2. When Trust Is a Big Part of the Decision
Some buying decisions are quick. Others are not.
If people are spending meaningful money, comparing providers carefully, or choosing a business they feel they need to get right, trust matters a lot.
In those cases, video can help by showing:
- real people
- real processes
- real client stories
That can make it easier for a buyer to feel confident before they enquire.
3. When the Sales Process Is Too Slow or Too Explanation-Heavy
If your team keeps having to explain the same things over and over again, video may be worth considering.
For example:
- an overview video can answer common questions early
- a founder or team video can help humanise the business
- a testimonial can reduce uncertainty
- a service video can make the offer easier to picture
That does not replace sales conversations.
But it can make them easier by doing some of the heavy lifting earlier.
4. When One Shoot Can Create Multiple Useful Assets
A lot of businesses judge video too narrowly.
They think in terms of one final file, one post, or one upload.
But often the real value comes from what one production can create around it.
One filming day might produce:
- a main website video
- shorter LinkedIn clips
- service cutdowns
- testimonial edits
That changes the investment calculation.
Instead of paying for one piece of content, the business may be creating a bank of useful assets.
5. When the Business Feels Stronger in Person Than It Does Online
This is more common than people think.
Some businesses are excellent once you speak to them, meet them, or see the team at work.
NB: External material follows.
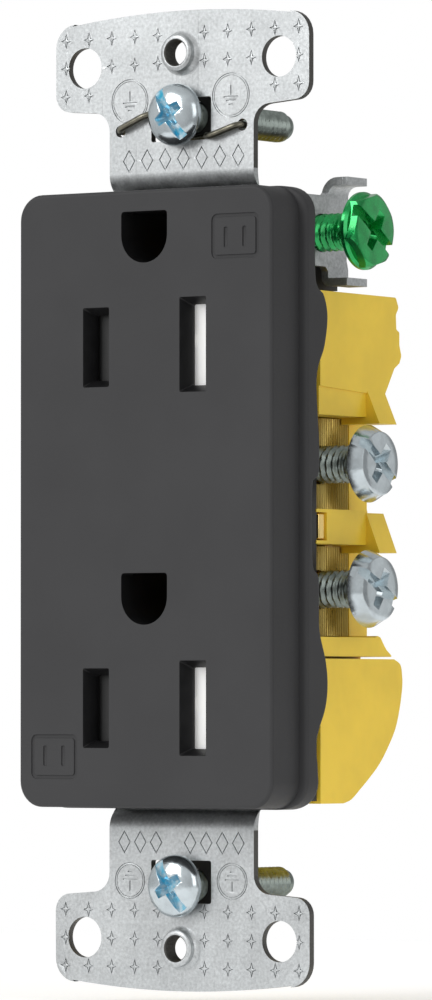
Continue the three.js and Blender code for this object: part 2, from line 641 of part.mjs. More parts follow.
const groundScrew = piece('ground_screw', hexScrew(), green);
groundScrew.position.set(GROUND_SCREW_X, GROUND_SCREW_Y, GROUND_SCREW_Z);
groundScrew.rotation.z = Math.PI / 2;

// ---- inner insulator ----------------------------------------------------------------------

function bladePassages([y0, y1], low, high, margin = 0) {
  const passages = [];
  for (const side of Object.values(SIDES)) {
    for (const z of Object.values(OUTLETS)) {
      passages.push(block(sideways(side, [low, high]), [y0, y1], around(z, CONTACT_HALF + 2 + margin)));
    }
  }
  return passages;
}

function innerInsulator() {
  const half = INSULATOR_WIDTH / 2;
  const [blockInner, blockOuter] = GROUND_BLOCK_X;
  let plate = block([-half, half], [INSULATOR_FRONT, INSULATOR_BACK], around(0, BODY_HALF_HEIGHT - GAP));
  for (const side of Object.values(SIDES)) {
    plate = plate.add(block(sideways(side, [half - RIM_WALL, half]), [RIM_FRONT, INSULATOR_FRONT + 0.1],
      [-RIM_HALF_HEIGHT, RIM_HALF_HEIGHT]));
  }
  plate = plate.subtract(block([blockOuter, half + 1], [RIM_FRONT - 1, INSULATOR_BACK + 1],
    [TAB_LOW - 2 * GAP, BODY_HALF_HEIGHT]));
  plate = plate.add(block([blockInner, blockOuter], [INSULATOR_BACK - 0.1, GROUND_BLOCK_BACK],
    [GROUND_BLOCK_LOW, BODY_HALF_HEIGHT - GAP]));
  plate = cut(plate, bladePassages([INSULATOR_FRONT - 1, INSULATOR_BACK + 1], 4.4, 8.4));
  for (const z of Object.values(OUTLETS)) {
    const ground = z + GROUND_RISE;
    plate = cut(plate, [
      block(around(0, GROUND_PLATE / 2 + GAP), [INSULATOR_FRONT - 1, INSULATOR_BACK + 1],
        around(ground, RIVET_OFFSET + RIVET_HEAD + GAP)),
      rod(ASSEMBLY_SHANK + GAP, 'y', [INSULATOR_FRONT - 1, INSULATOR_BACK + 1], [0, z]),
    ]);
  }
  return plate.subtract(rod(TERMINAL_SHANK + 2 * GAP, 'x', [blockInner - 1, blockOuter + 1],
    [GROUND_SCREW_Y, GROUND_SCREW_Z]));
}

piece('inner_insulator', innerInsulator(), black);

// ---- rear body ----------------------------------------------------------------------------

// The lower block seen from the side: flat in front, its rear falling away in one long sweep.
function lowerBlock() {
  const sweep = new THREE.QuadraticBezierCurve(
    new THREE.Vector2(CORE_REAR + 0.4, LOWER_BLOCK_TOP - 5.5),
    new THREE.Vector2(CORE_REAR - 1.6, -BODY_HALF_HEIGHT + 3.2),
    new THREE.Vector2(BODY_FRONT + 4.5, -BODY_HALF_HEIGHT),
  ).getPoints(8).map((point) => [point.x, point.y]);
  return beam([
    [BODY_FRONT, -BODY_HALF_HEIGHT],
    [BODY_FRONT, LOWER_BLOCK_TOP],
    [CORE_REAR - 1, LOWER_BLOCK_TOP],
    [CORE_REAR + 0.4, LOWER_BLOCK_TOP - 0.6],
    [CORE_REAR + 1, LOWER_BLOCK_TOP - 2],
    ...sweep,
  ].reverse(), [-BODY_HALF, BODY_HALF]);
}

// The upper block from the side: strip-length bumps on its rear, then a slope towards the bar.
function upperBlock() {
  const bump = BODY_REAR + 0.4;
  const waist = BODY_REAR - 0.6;
  return beam([
    [BODY_FRONT, UPPER_BLOCK_HIGH],
    [BODY_FRONT, UPPER_BLOCK_LOW - 1],
    [RIB_BACK - 0.6, UPPER_BLOCK_LOW - 1],
    [BODY_REAR - 0.9, UPPER_BLOCK_LOW + 2.2],
    [bump, UPPER_BLOCK_LOW + 3.1],
    [bump, UPPER_BLOCK_LOW + 4.8],
    [waist, UPPER_BLOCK_LOW + 6.3],
    [waist, UPPER_BLOCK_HIGH - 2],
    [BODY_REAR, UPPER_BLOCK_HIGH - 1.4],
    [BODY_REAR, UPPER_BLOCK_HIGH - 0.7],
    [waist, UPPER_BLOCK_HIGH],
  ], [-BODY_HALF, BODY_HALF]);
}

// A rib across both sides, widening downwards into a wedge beyond the bars.
function flaredRib([z0, z1]) {
  const shape = new THREE.Shape([
    new THREE.Vector2(-BAR_X, z1),
    new THREE.Vector2(-RIB_X, z0),
    new THREE.Vector2(RIB_X, z0),
    new THREE.Vector2(BAR_X, z1),
  ]);
  return slab(shape, [BAR_BACK, RIB_BACK]);
}

function bodyShell() {
  const across = (half, y, z) => block([-half, half], y, z);
  const core = across(CORE_HALF, [BODY_FRONT, CORE_REAR], [LOWER_BLOCK_TOP - 7, UPPER_BLOCK_LOW + 2]);
  const top = block([-BODY_HALF, GROUND_BLOCK_X[0] - GAP], [BODY_FRONT, BODY_REAR],
    [UPPER_BLOCK_HIGH - 1, BODY_HALF_HEIGHT]);
  const bars = [
    across(BAR_X, [BODY_FRONT, BAR_BACK], [UPPER_BAR_LOW, UPPER_BLOCK_LOW + 1]),
    across(BAR_X, [BODY_FRONT, BAR_BACK], MIDDLE_BAR),
    across(BAR_X, [BODY_FRONT, BAR_BACK], LOWER_BAR),
  ];
  const ribs = [
    flaredRib([UPPER_BAR_LOW - RIB_DROP, UPPER_BLOCK_LOW]),
    flaredRib([MIDDLE_BAR[0] - RIB_DROP, MIDDLE_BAR[1]]),
  ];
  return join([core, upperBlock(), top, lowerBlock(), ...bars, ...ribs]);
}

function backBody() {
  const front = BODY_FRONT - 1;
  const slit = BUS + 2 * GAP;
  const passageDepth = [front, CONTACT_BACK + GAP];
  let body = cut(bodyShell(), bladePassages(passageDepth, BLADE_X - 2.2, BUS_X + BUS + GAP, 0.1));
  for (const side of Object.values(SIDES)) {
    const bus = sideways(side, [BUS_X - GAP, BUS_X - GAP + slit]);
    const armEnd = CONTACT_HALF;
    const tabWindow = sideways(side, [BUS_X - GAP, BAR_X + 1]);
    const wireHole = side * (BUS_X - 1.3);
    body = cut(body, [
      block(bus, [front, ARM_BACK + GAP], [OUTLETS.lower - armEnd, OUTLETS.upper + armEnd]),
      block(bus, [front, BUS_BACK + GAP], [BUS_LOW - GAP, MIDDLE_BAR[0] - GAP]),
      block(bus, [front, BUS_BACK + GAP], [MIDDLE_BAR[1] + GAP, BUS_HIGH + GAP]),
      block(tabWindow, [front, BREAK_TAB_BACK + GAP], TAB_WINDOW),
      block(bus, [front, BREAK_TAB_BACK + GAP], MIDDLE_BAR),
    ]);
    for (const z of Object.values(TERMINALS)) {
      const bore = sideways(side, [TERMINAL_TIP - TERMINAL_TRAVEL - GAP, CORE_HALF + 1]);
      body = body.subtract(rod(TERMINAL_SHANK + 2 * GAP, 'x', bore, [TERMINAL_Y, z]));
    }
    for (const z of Object.values(CLIP_OFFSETS)) {
      body = cut(body, [
        block(sideways(side, [BUS_X - 3.8, CORE_HALF + 0.01]), [BREAK_TAB_BACK + 0.6, BUS_BACK],
          around(z, 1.6)),
        rod(1.05, 'y', [BUS_BACK - 1, CORE_REAR + 1], [wireHole, z], 16),
      ]);
    }
  }
  for (const z of Object.values(OUTLETS)) {
    const ground = z + GROUND_RISE;
    const headSeat = BODY_REAR - ASSEMBLY_HEAD_HEIGHT - GAP;
    body = cut(body, [
      block(around(0, GROUND_CONTACT_WIDTH / 2 + GAP + 0.4), [front, CONTACT_BACK + GAP],
        around(ground, GROUND_GAP / 2 + GROUND_LEAF + GAP)),
      rod(ASSEMBLY_SHANK + GAP, 'y', [front, CORE_REAR + 3], [0, z]),
      rod(ASSEMBLY_HEAD + GAP, 'y', [headSeat, CORE_REAR + 3], [0, z]),
    ]);
  }
  return body;
}

piece('back_body', backBody(), yellow);

for (const [level, z] of Object.entries(OUTLETS)) {
  const headY = BODY_REAR - ASSEMBLY_HEAD_HEIGHT;
  const length = headY - FACE_BACK - 1.6 - GAP;
  const screw = piece(`assembly_screw_${level}`,
    panScrew(ASSEMBLY_SHANK, ASSEMBLY_HEAD, ASSEMBLY_HEAD_HEIGHT, length), galvanised);
  screw.position.set(0, headY, z);
  screw.rotation.x = Math.PI;
}

// ---- buses with their blade contacts --------------------------------------------------------

function bus(side) {
  const strip = (x, y, z) => block(sideways(side, x), y, z);
  const plateX = [BUS_X, BUS_X + BUS];
  const [barLow, barHigh] = MIDDLE_BAR;
  const parts = [
    strip(plateX, [BUS_FRONT, BUS_BACK], [BUS_LOW, barLow - GAP - 0.2]),
    strip(plateX, [BUS_FRONT, BUS_BACK], [barHigh + GAP + 0.2, BUS_HIGH]),
    strip(plateX, [BUS_FRONT, BREAK_TAB_BACK], [barLow - 1, barHigh + 1]),
    strip([BUS_X, BREAK_TAB_X], [BUS_FRONT, BREAK_TAB_BACK], [TAB_WINDOW[0] + GAP, TAB_WINDOW[1] - GAP]),
  ];
  for (const z of Object.values(OUTLETS)) {
    const inner = BLADE_X - CONTACT_GAP / 2;
    const outer = BLADE_X + CONTACT_GAP / 2;
    const reach = CONTACT_HALF - GAP;
    parts.push(
      strip(plateX, [BUS_FRONT, ARM_BACK], z > 0 ? [BUS_HIGH - 1, z + reach] : [z - reach, BUS_LOW + 1]),
      strip([outer + 0.1, BUS_X + 0.1], [ARM_BACK - 1.6, ARM_BACK], around(z, CONTACT_HALF / 2)),
      strip([outer, outer + CONTACT_LEAF], [BUS_FRONT, CONTACT_BACK], around(z, CONTACT_HALF)),
      strip([inner - CONTACT_LEAF, inner], [BUS_FRONT, CONTACT_BACK], around(z, CONTACT_HALF)),
      strip([inner - CONTACT_LEAF, outer + CONTACT_LEAF], [CONTACT_BACK - CONTACT_LEAF, CONTACT_BACK],
        around(z, CONTACT_HALF)),
    );
  }
  const holes = Object.values(TERMINALS).map((z) => rod(TERMINAL_SHANK + 0.1, 'x',
    sideways(side, [BUS_X - 1, BUS_X + BUS + 1]), [TERMINAL_Y, z]));
  return cut(join(parts), holes);
}

// A leaf bent into a V that grips a straight wire against the terminal plate.
function wireClip(side, z) {
  const inner = BUS_X - 3.5;
  const frontY = BREAK_TAB_BACK + 0.6 + GAP;
  const backY = BUS_BACK - GAP;
  const points = [
    [inner, frontY],
    [BUS_X - GAP, frontY],
    [BUS_X - GAP, frontY + 0.4],
    [inner + 0.4, frontY + 0.4],
    [inner + 0.4, backY - 0.6],
    [BUS_X - 1.6, backY - 4.4],
    [BUS_X - 1.3, backY - 4.1],
    [inner + 0.2, backY],
    [inner, backY],
  ];
  return column(side > 0 ? points : mirrored(points), around(z, 1.3));
}

for (const [name, side] of Object.entries(SIDES)) {
  piece(`${name}_bus`, bus(side), name === 'neutral' ? nickel : brass);
  for (const [level, z] of Object.entries(CLIP_OFFSETS)) {
    piece(`${name}_wire_clip_${level}`, wireClip(side, z), brass);
  }
}

// ---- ground contacts ----------------------------------------------------------------------

function groundContact(ground) {
  const half = GROUND_CONTACT_WIDTH / 2;
  const base = [WEB_BACK + GAP, WEB_BACK + GAP + GROUND_LEAF];
  const reach = RIVET_OFFSET + RIVET_HEAD;
  const leaf = (sign) => {
    const from = sign * (GROUND_GAP / 2);
    const to = sign * (GROUND_GAP / 2 + GROUND_LEAF);
    return block([-half, half], [base[0], CONTACT_BACK],
      [ground + Math.min(from, to), ground + Math.max(from, to)]);
  };
  const plate = block([-GROUND_PLATE / 2, GROUND_PLATE / 2], base, around(ground, reach));
  return cut(join([plate, leaf(1), leaf(-1)]), [
    block([-half - 0.5, half + 0.5], [base[0] - 1, base[1] + 1], around(ground, GROUND_GAP / 2)),
    rod(RIVET_RADIUS + GAP, 'y', [base[0] - 1, base[1] + 1], [0, ground + RIVET_OFFSET], 12),
    rod(RIVET_RADIUS + GAP, 'y', [base[0] - 1, base[1] + 1], [0, ground - RIVET_OFFSET], 12),
  ]);
}

function rivet(z) {
  const back = WEB_BACK + GROUND_LEAF + 2 * GAP;
  return join([
    rod(RIVET_RADIUS, 'y', [WEB_Y - GAP - 0.5, back + 0.5], [0, z], 12),
    rod(RIVET_HEAD, 'y', [WEB_Y - GAP - 0.5, WEB_Y - GAP], [0, z], 16),
    rod(RIVET_HEAD - 0.2, 'y', [back, back + 0.5], [0, z], 16),
  ]);
}

for (const [level, z] of Object.entries(OUTLETS)) {
  const ground = z + GROUND_RISE;
  piece(`ground_contact_${level}`, groundContact(ground), brass);
  piece(`ground_rivet_${level}_high`, rivet(ground + RIVET_OFFSET), nickel);
  piece(`ground_rivet_${level}_low`, rivet(ground - RIVET_OFFSET), nickel);
}

export default outlet;
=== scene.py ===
"""Duplex wall outlet: the finished surfaces and materials of its pieces, and a plain studio stage.

Sizes are in millimetres until a mesh is made; X is right, Y back into the wall, Z up.
"""

import math

import bmesh
import bpy
import numpy as np
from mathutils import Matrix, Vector


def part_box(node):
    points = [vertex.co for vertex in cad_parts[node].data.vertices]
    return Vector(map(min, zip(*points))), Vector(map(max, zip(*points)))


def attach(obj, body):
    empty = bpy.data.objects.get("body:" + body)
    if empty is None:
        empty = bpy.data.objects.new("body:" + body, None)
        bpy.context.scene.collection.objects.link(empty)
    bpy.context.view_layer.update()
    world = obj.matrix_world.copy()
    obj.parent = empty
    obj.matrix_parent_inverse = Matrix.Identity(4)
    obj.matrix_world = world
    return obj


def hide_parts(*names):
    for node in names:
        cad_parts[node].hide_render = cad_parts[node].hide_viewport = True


bl_info = {
    "name": "Duplex Wall Outlet",
    "version": (1, 0, 0),
    "blender": (4, 5, 0),
    "location": "View3D > Sidebar > Outlet",
    "description": "Builds the visible surfaces of a duplex wall outlet around its frame",
    "category": "Add Mesh",
}

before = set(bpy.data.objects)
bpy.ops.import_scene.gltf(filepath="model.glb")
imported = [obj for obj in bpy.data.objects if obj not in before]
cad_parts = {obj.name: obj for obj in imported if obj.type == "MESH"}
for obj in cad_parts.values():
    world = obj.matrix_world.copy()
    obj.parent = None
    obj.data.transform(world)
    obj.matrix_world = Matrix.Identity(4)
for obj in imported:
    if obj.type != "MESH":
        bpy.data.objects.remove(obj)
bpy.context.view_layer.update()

SIDES = {"neutral": 1.0, "line": -1.0}
LEVELS = ("upper", "lower")


def node_box(node):
    """The lowest and highest corners of a frame node, in millimetres."""
    low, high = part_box(node)
    return np.array(low) * 1000.0, np.array(high) * 1000.0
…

But online, they feel flatter, less clear, or less convincing than they should.
That is often where video helps most.
It can bring through:
- tone
- professionalism
- personality
- confidence
- culture
- atmosphere
And that can make the online version of the business feel closer to the real one.
When Video Is Usually Not Worth the Investment
This part matters just as much.
Because video is not automatically the answer.
1. When the Problem Is Really the Message
If the business itself is still unclear on:
- what it offers
- who it is for
- what makes it different
- what it wants the audience to understand
then video may not solve much.
In that situation, the real problem is not the lack of video. It is lack of message clarity.
And if that is not solved first, even a polished video can still feel vague.
2. When the Offer Is Already Very Simple
Some offers do not need much explanation.
If the product or service is very straightforward, low-risk, and easy to understand quickly, a strong page, clear copy, and simple proof points may already be enough.
That does not mean video has no role. It just may not be the best investment first.
3. When There Is No Clear Use for It After Delivery
If the plan is:
- make one video
- upload it once
- then move on
the investment is harder to justify.
Video usually becomes more valuable when there is a clear use for it across:
- the website
- sales follow-up
- paid campaigns
- presentations
- social media platforms such as LinkedIn or Facebook
Without that thinking, the result can become a one-off asset with limited return.
4. When the Business Is Expecting Video to Fix Everything
This is a big one.
Video can help with:
- clarity
- trust
- visibility
- explanation
- confidence
But it cannot by itself fix:
- a weak offer
- poor follow-up
- confused positioning
- bad sales process
- inconsistent messaging everywhere else
So, if the expectation is that one video will suddenly create results without any wider support, the investment may disappoint.
The Best Questions to Ask Before Investing
If you are trying to work out whether video is worth it, these are the questions I would start with.
What Problem Are We Actually Trying to Solve?
This comes first.
Because “we should probably do some video” is not a strong reason on its own.
A better reason sounds more like:
- people do not understand what we do quickly enough
- buyers need more proof before they enquire
- we need stronger content across multiple channels
What Does This Need to Help the Business Achieve?
Not just what the video will be about, but what it actually needs to do.
For example:
- improve buyer understanding
- support a membership push
- strengthen enquiry quality
- help sales conversations
- show a process more clearly
- build confidence before contact
If that part is vague, the investment decision will usually stay vague too.

Where Will the Content Actually Be Used?
A video with one use is very different from a video with several.
So before investing, it is worth asking:
- will this live on the website?
- can it support LinkedIn content?
- can shorter versions be created?
- can it be used in email follow-up?
- can it support sales conversations or presentations?
The more useful the content is after delivery, the easier it is to justify the spend.
Is the Business Ready to Support the Investment Properly?
Sometimes the issue is not the video. It is whether the business is ready to make good use of it.
That includes:
- clear messaging
- the right landing pages
- a plan for distribution
- someone to actually use the content well
- realistic expectations
Video works better when it is part of a joined-up approach.
What Video Can Realistically Improve
It helps to stay practical here.
A good video project can often improve:
- clarity
- buyer understanding
- sales support
- visibility of services that are currently overlooked
What it may not improve on its own:
- poor product-market fit
- bad pricing strategy
- weak sales conversations
- unclear offer structure
- lack of follow-up after enquiry
That is why the best video investments are usually tied to specific communication problems, not vague hopes.
So, How Do You Know If Video Is Worth the Investment?
Usually, it comes down to this:
Is there a real business problem that video is well suited to solve?
If the answer is yes, then video can be a very smart investment.
If the answer is unclear, or if another format would solve the issue more directly, it may not be the right priority yet.
The key is not whether video can look impressive.
It is whether it can help the business communicate more clearly, build trust faster, or support better decisions from the right audience.
Final Thought
Video is worth the investment when it has a job to do.
Not when it is treated as a nice extra.
Not when it is expected to fix everything.
Not when the purpose is still vague.
But when it is tied to a real business need, planned properly, and used in the right places, it can become one of the most useful tools a business has.
Because at that point, you are not just paying for a video.
You are investing in clearer communication, stronger trust, and a better buyer journey.